II.2.1. Le travail du vieillir et la question de la temporalité.

Vieillir, d'après J.Guillaumin est pour chaque individu l'occasion d'une rencontre avec lui-même et qui l'invite à «réinventer le temps» (J.Guillaumin, 1982)

Il suggère que

‘«Le temps de l'après-coup devient alors celui d'un «après-tout», d'un au-delà de tous les traumatismes, qui rend maître en esprit de la mort elle-même. Après avoir tout perdu, après avoir tout souffert, et tout aimé, on peut «après tout» vivre psychiquement sans jamais d'après, syntone désormais à l'écoulement du temps et à la personne de l'être.» (J.Guillaumin, 1982)’

Pour lui, la vieillesse est un moment de blessures, d'altération, mais ce peut être aussi l'élaboration d'un travail de sens du chemin déjà parcouru, du déjà vécu. Ce travail permet alors de construire un lien inexistant dans l'identité.

‘«Comprendre sans contresens la vieillesse de l'homme exige donc que par delà le discours extérieur sur le déclin biologique, on questionne dans leur intériorité les effets de choc ou des chocs successifs de l'âge envisagés comme des traumas désorganisateurs et inséparablement comme des chances tardives, parfois jusqu'au bout maintenues, de réarticuler et de resignifier la vie entière par la transmutation de ce qui est demeuré jusque là psychiquement inaccompli, inachevé ou inassumé.» (J.Guillaumin, 1982)’

Le travail du vieillir serait donc un travail de l'après, où le temps est en lien avec l'histoire de vie de l'individu âgé. Il est en lien par conséquent avec la mort qui n'est autre que le terme de la vieillesse dans la logique de la vie.

‘«La vieillesse est le moment où peut s'assimiler la perspective du mourir telle que bien des personnes âgées la mette en travail à partir ou à propos de la mort des autres, récente ou ancienne, reprise dans un mouvement identificatoire puissant qui fait que la mort devient ma mort et que celle de l'autre parent ou ami devient et préfigure la mienne.» (J.Gaucher, 1996)’

Certains sujets suppriment cette vue d'ensemble de leur histoire afin d'échapper à la loi du temps qui passe et qui va vers une fin. Ils veulent ainsi fuir l'angoisse de leur avenir, c'est-à-dire de leur échéance mortelle. Ils se mettent ainsi, hors du temps.

L'âgé, en refusant de se nourrir, ne montre t- il pas son refus de continuer dans ce temps qu'il n'a pas voulu, qui ne correspond plus à son histoire ? A son temps ?

Le temps est aussi rattaché aux souvenirs heureux et ceux qui sont restés dans l'ombre, mis de côté, blessures imparfaitement cicatrisées.

On connaît la persistance de l'événement passé dans la mémoire du sujet âgé, au détriment d'événements plus récents.

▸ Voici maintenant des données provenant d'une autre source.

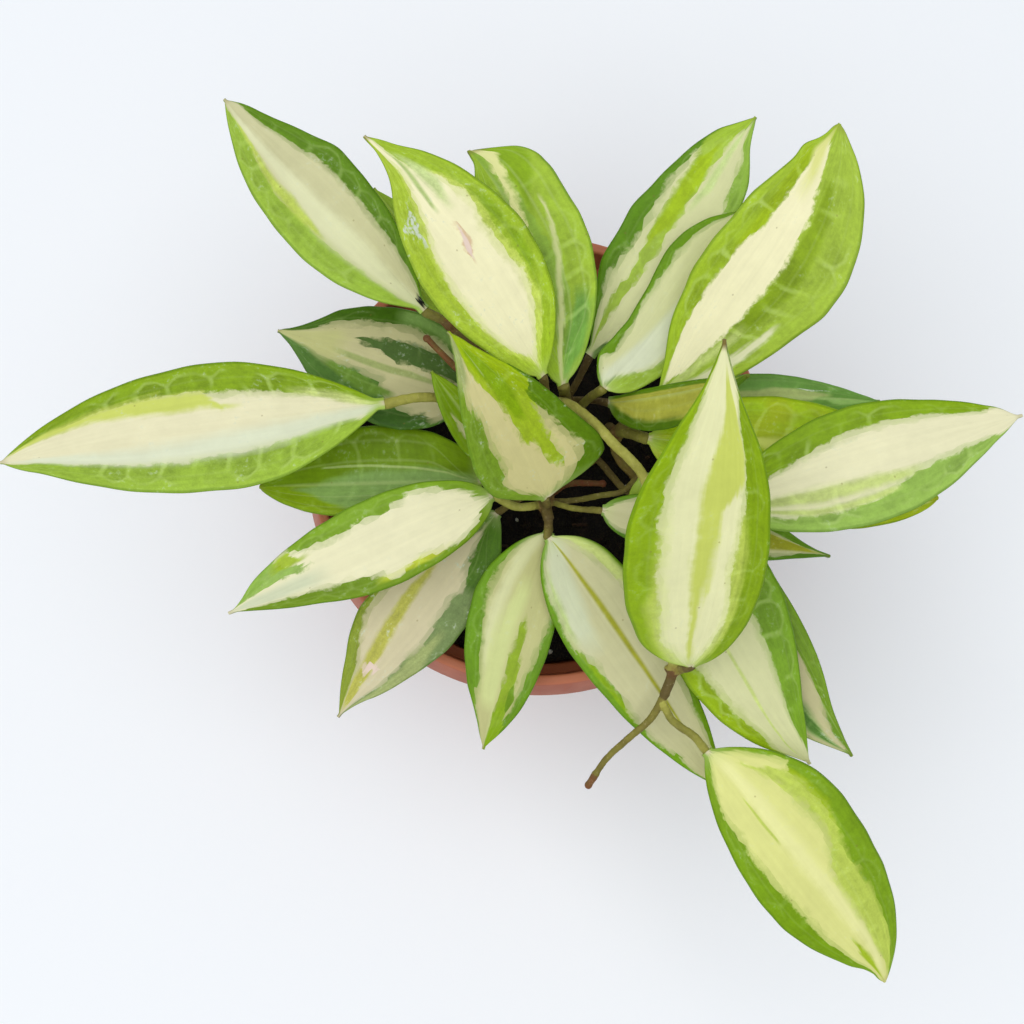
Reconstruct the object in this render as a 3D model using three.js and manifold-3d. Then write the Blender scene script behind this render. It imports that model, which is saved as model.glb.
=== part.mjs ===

Le travail du vieillir consistera aussi à réactiver ses blessures afin de les replacer dans l'histoire de la personne, non pas en les juxtaposant les uns aux autres mais en leur donnant sens dans son histoire.

Pour D.Quinodoz, le fait d'isoler un moment de leur vie chargé de trop d'angoisse est une façon d'éviter que l'angoisse ne contamine tout leur vécu.

De ce fait, ils empêchent que ce moment soit à son tour modifié par les expériences qui l'auraient rendu supportable. Ils le mettent en quelque sorte entre parenthèse ou bien l'occulte pour se protéger d'une trop grande angoisse.

‘«Ces patients qui figent le temps pour tuer le souvenir me donnent l'impression de susciter l'angoisse en croyant inconsciemment l'éviter.» (D.Quinodoz, 1990)’

Le travail du vieillir est lié au temps avec cette possibilité de constituer sa propre histoire interne, en ré-élaborant ses souvenirs.

‘«Le travail du souvenir entraîne un dépoussiérage, un ré/aménagement du passé pour qu'il entre dans l'économie psychique du vieillard en répondant au besoin du moment.» (J.Gaucher, 1982)’

Le travail du souvenir va donc consister à ramener à la surface les événements parfois lointains et transformés. La personne fera le lien avec son passé. Elle mettra en sens les événements de son histoire ce qui va lui permettre de se dégager des vécus traumatisants qu'elle a pu refouler autrefois.

Le travail du vieillir a un autre aspect : le travail de deuil qui garde sur le plan psychique ce qui est perdu concrètement.